> **Problem to work on**
Tally up the lines carrying the string "bodies" and respond with only the resulting number.

┌──

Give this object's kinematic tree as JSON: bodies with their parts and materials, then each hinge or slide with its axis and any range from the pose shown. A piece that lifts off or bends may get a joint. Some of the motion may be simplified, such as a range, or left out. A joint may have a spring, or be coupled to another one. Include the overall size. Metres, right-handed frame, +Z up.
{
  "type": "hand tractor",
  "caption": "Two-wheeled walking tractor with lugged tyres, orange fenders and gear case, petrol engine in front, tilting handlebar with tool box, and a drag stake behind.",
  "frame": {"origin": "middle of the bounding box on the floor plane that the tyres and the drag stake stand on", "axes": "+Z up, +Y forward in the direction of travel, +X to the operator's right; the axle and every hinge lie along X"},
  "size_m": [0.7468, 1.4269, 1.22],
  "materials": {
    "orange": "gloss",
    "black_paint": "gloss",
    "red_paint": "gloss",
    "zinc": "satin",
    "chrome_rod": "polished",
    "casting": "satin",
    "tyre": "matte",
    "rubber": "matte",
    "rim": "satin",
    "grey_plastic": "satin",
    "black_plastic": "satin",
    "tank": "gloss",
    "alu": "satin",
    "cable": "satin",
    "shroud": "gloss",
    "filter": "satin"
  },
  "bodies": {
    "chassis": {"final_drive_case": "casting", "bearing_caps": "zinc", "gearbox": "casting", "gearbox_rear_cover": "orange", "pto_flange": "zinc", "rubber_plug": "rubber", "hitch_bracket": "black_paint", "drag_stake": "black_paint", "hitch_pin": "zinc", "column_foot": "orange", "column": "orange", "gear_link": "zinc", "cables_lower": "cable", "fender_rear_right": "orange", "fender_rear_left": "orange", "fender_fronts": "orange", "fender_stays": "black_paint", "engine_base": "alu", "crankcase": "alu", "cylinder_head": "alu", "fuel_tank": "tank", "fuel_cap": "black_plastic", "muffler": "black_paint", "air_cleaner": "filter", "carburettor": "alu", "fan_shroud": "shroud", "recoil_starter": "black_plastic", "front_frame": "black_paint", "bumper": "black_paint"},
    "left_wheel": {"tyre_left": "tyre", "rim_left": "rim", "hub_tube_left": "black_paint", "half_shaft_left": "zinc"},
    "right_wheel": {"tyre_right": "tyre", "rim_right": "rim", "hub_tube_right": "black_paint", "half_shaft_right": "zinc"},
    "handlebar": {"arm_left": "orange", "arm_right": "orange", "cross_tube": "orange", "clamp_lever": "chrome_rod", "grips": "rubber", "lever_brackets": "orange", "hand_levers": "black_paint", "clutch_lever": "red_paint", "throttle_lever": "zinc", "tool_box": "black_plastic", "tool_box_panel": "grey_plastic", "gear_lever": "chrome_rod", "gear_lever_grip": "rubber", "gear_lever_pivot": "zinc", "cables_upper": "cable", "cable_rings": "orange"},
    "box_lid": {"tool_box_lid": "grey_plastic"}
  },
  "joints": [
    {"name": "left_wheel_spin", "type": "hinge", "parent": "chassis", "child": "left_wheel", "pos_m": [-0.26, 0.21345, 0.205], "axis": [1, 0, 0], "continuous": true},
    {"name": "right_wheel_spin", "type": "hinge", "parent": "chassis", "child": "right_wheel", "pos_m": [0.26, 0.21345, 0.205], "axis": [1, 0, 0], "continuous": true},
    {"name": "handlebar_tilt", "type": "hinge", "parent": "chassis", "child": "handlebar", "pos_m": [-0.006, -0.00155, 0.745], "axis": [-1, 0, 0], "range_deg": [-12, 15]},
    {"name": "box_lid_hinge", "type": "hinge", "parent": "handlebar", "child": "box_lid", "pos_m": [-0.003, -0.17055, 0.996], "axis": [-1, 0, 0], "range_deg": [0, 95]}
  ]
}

└──

> **Task response**
2